The storyline or lack thereof is basically what we saw in the Street Fighter II cut scenes. At a young age Chun Li’s father was kidnapped by Bison and she now spends her life exacting revenge at all of Bison’s cronies. This rage is emphasized by stilted and often mind numbing narration by star Kreuk who describes every scene on the nose which eventually just gets in the way of the story on screen.
For ninety minutes we watch plenty of star Kreuk taking us through the motions, first as the film’s storyteller and then as the determined young Chun Li who spends most of the movie struggling to invoke some emotion not reliant on brooding and pouting when faced with a nemesis. She also takes many walks through Bangkok thanks to the glory of the montage and performs good deeds that rarely ever lead to a good street fight.
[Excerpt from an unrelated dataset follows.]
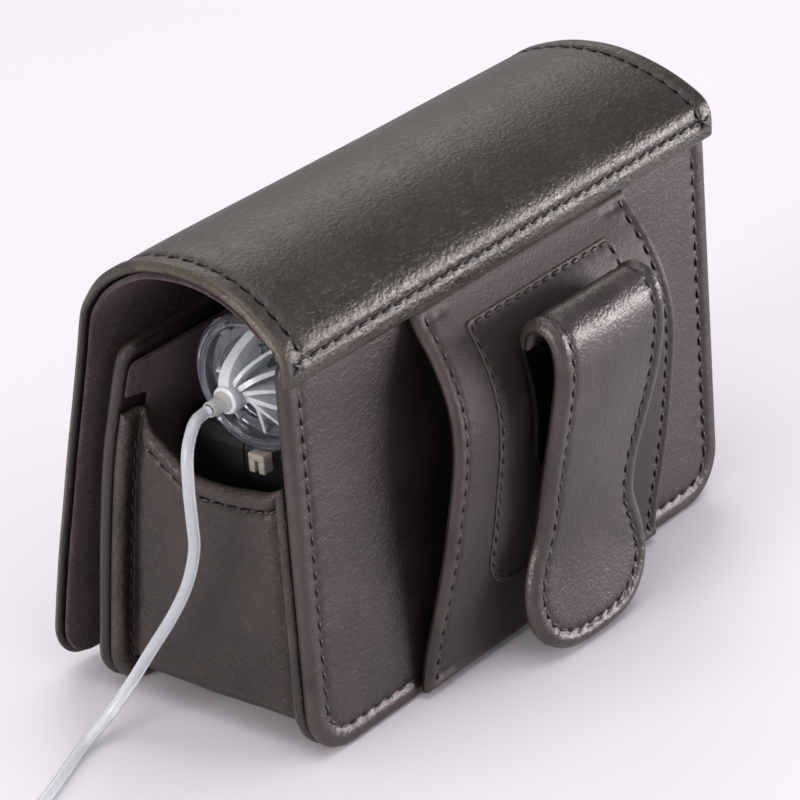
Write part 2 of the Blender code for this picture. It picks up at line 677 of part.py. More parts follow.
def build_tube(vinyl, tie, clear, blue):
    """The outlet tube, its tied coil, and the fitting at its far end."""
    node(tube_along("tube", TUBE_R, TUBE_ROUTE, 4), vinyl, CASE)
    inner, outer = COIL_R
    low, high = COIL_Z
    middle, half = (inner + outer) / 2, (outer - inner) / 2
    level, rise = (low + high) / 2, (high - low) / 2
    ring = []
    for step in range(12):
        turn = (step + 0.5) * math.pi / 6
        ring.append((middle + half * math.copysign(abs(math.cos(turn)) ** 0.6, math.cos(turn)),
                     level + rise * math.copysign(abs(math.sin(turn)) ** 0.6, math.sin(turn))))
    centre = (*COIL_CENTRE, 0.0)
    node(turned("tube_coil", ring, centre, ALONG_Z, 40), vinyl, CASE)

    bound, thick = GAP, TIE
    low_r, high_r = inner - bound, outer + bound
    hole = [(low_r, low - bound), (high_r, low - bound), (high_r, high + bound),
            (low_r, high + bound)]
    band = [(low_r - thick, low - bound - thick), (high_r + thick, low - bound - thick),
            (high_r + thick, high + bound + thick), (low_r - thick, high + bound + thick)]
    strap = slab("coil_tie", "XZ", [band, hole], -1.6, 1.6)
    away = Matrix.Rotation(math.radians(30.0), 4, "Z")
    strap.data.transform(Matrix.Translation(Vector(centre) * MM) @ away)
    node(strap, tie, CASE)

    node(tube_along("tube_tail", TUBE_R, TAIL_ROUTE, 3), vinyl, CASE)
    turn = Matrix.Rotation(math.radians(CONNECTOR_TURN), 4, "Z") @ ALONG_X
    body = [
        (0.0, 0.0), (1.9, 0.0), (2.3, 3.0), (2.3, 6.0), (3.2, 6.4), (3.2, 12.0),
        (2.2, 12.4), (2.2, 13.4), (0.0, 13.4),
    ]
    node(turned("tube_connector", body, CONNECTOR_START, turn, 24), clear, CASE)
    stopper = [
        (0.0, 13.7), (2.6, 13.7), (3.1, 14.2), (3.1, 20.0), (2.5, 20.8), (0.0, 20.8),
    ]
    node(turned("connector_cap", stopper, CONNECTOR_START, turn, 24), blue, CASE)


clear_scene()
PARTS = new_collection("oxygen_concentrator")
CUTTERS = new_collection("cutters")
CUTTERS.hide_render = True

CASE = bpy.data.objects.new("case_frame", None)
PARTS.objects.link(CASE)
CASE.location = Vector((CASE_SHIFT_X, CASE_SHIFT_Y, 0.0)) * MM
bpy.context.view_layer.update()

FLAP = empty("flap_frame", CASE, (0.0, *FLAP_HINGE))
TONGUE = empty("tongue_frame", CASE, (LOOP_CENTRE, *CLIP_HINGE))
CAP = empty("cap_frame", CASE, (CAP_FACE, BARREL_Y, BARREL_Z))
BUTTON = empty("button_frame", CASE, (-8.0, 5.2, HOUSING_Z[1]))

LEATHER_BLACK = paint("case leather", (0.045, 0.04, 0.038), 0.42)
LEATHER_EDGE = paint("edge leather", (0.035, 0.031, 0.03), 0.5)
SUEDE = paint("suede", (0.03, 0.024, 0.024), 0.95)
FIBRE = paint("fibre board", (0.12, 0.1, 0.08), 0.9)
STEEL = paint("spring steel", (0.45, 0.45, 0.46), 0.3, 1.0)
DARK = paint("housing plastic", (0.03, 0.03, 0.035), 0.5)
BLACK = paint("black plastic", (0.015, 0.015, 0.016), 0.4)
GREEN = paint("circuit board", (0.02, 0.16, 0.07), 0.45)
WRAP = paint("cell wrapper", (0.05, 0.18, 0.5), 0.35)
LENS = paint("lens", (0.2, 0.75, 0.35), 0.15, 0.0, 0.8)
CLEAR = paint("clear plastic", (0.82, 0.85, 0.92), 0.05, 0.0, 0.35)
FROSTED = paint("frosted plastic", (0.85, 0.88, 0.92), 0.3, 0.0, 0.7)
AMBER = paint("natural nylon", (0.75, 0.7, 0.6), 0.4)
RUBBER = paint("seal rubber", (0.02, 0.02, 0.02), 0.7)
STACK = paint("cell plates", (0.3, 0.31, 0.33), 0.4, 0.8)
MESH = paint("filter felt", (0.5, 0.5, 0.48), 0.95)
VINYL = paint("tube vinyl", (0.85, 0.89, 0.95), 0.08, 0.0, 0.5)
STRAP = paint("tie", (0.8, 0.8, 0.82), 0.5)
BLUE = paint("fitting cap", (0.1, 0.3, 0.7), 0.35)

build_panels(LEATHER_BLACK, SUEDE)
build_gusset(LEATHER_EDGE, FIBRE)
build_belt_loop(LEATHER_BLACK, STEEL)
build_flap(LEATHER_BLACK, SUEDE, STEEL, FLAP)
build_tongue(LEATHER_BLACK, STEEL, TONGUE)
build_housing(DARK, GREEN, BLACK, STEEL, WRAP, LENS)
build_barrel(CLEAR, DARK, RUBBER, STACK, MESH)
build_outlet_cap(CLEAR, FROSTED, AMBER, CAP)
build_button(BLACK, BUTTON)
build_tube(VINYL, STRAP, CLEAR, BLUE)
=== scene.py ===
"""A belt-worn oxygen concentrator in a stitched black leather case, with its outlet tube.

Lengths are in millimetres in the case's own coordinates and become metres of the shared
frame in metres_of. X runs along the case from the tube end, -Y is the side with the belt
loop and clip, +Y the side that the flap closes over, Z is up.
"""

import logging
import math
from dataclasses import dataclass, field
from enum import Enum
from typing import Callable, Iterable, Sequence

import bmesh
import bpy
import numpy as np
from mathutils import Matrix, Vector, noise


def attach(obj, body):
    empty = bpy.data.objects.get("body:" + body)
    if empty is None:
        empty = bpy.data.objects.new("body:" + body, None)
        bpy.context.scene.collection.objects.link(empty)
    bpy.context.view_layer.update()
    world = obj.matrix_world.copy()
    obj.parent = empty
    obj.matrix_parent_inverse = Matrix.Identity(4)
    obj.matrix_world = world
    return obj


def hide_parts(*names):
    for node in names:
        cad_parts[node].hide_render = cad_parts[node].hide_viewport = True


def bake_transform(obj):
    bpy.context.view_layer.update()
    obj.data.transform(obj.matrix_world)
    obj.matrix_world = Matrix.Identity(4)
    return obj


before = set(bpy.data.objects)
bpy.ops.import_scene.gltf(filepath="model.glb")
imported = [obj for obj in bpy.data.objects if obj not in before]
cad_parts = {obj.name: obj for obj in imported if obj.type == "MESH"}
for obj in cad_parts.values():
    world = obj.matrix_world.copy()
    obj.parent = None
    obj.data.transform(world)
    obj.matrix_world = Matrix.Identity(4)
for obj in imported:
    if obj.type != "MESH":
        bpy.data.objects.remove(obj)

LOG = logging.getLogger("oxygen_concentrator")
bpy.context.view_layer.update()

MM = 0.001
CASE_ORIGIN = np.array((0.5, 5.36, 0.0))
Colour = tuple[float, float, float]
Heights = Callable[[np.ndarray, np.ndarray, np.ndarray, np.ndarray], np.ndarray]

HALF_LENGTH = 55.0
BACK_FACE = -23.3
BACK_TOP = 70.4
LEATHER = 2.3
CORNER = 9.0
GAP = 0.3
SEAM_LIP = 4.0
GUSSET_WALL = 1.8
FLANGE = 1.6
LOOP_CENTRE = 2.0
BARREL_Y = -8.0
BARREL_Z = 59.1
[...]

Going along for the ride is the notoriously awful Chris Klein as a cop tracking Li with his partner, and of course the goings on with Clarke Duncan as boxer Balrog playing second fiddle to Neal McDonough a man who seems bored for most of his screen time.
“The Legend of Chun-Li” tries too hard to stray from the source material to bring some sense of dignity to the proposed franchise and this is the film’s primary downfall. Their efforts to start from scratch just aren’t much of an argument to sit through this train wreck and the studio seems to lose the whole point of the video game and its untapped potential to be an epic action film. The characters we want simply don’t appear and we’re left with second tier actors trying their best to endure the hack script by Justin Marks whose entire screenplay is just tedious, sloppy, incoherent dribble.
Why can’t we just let video games be video games?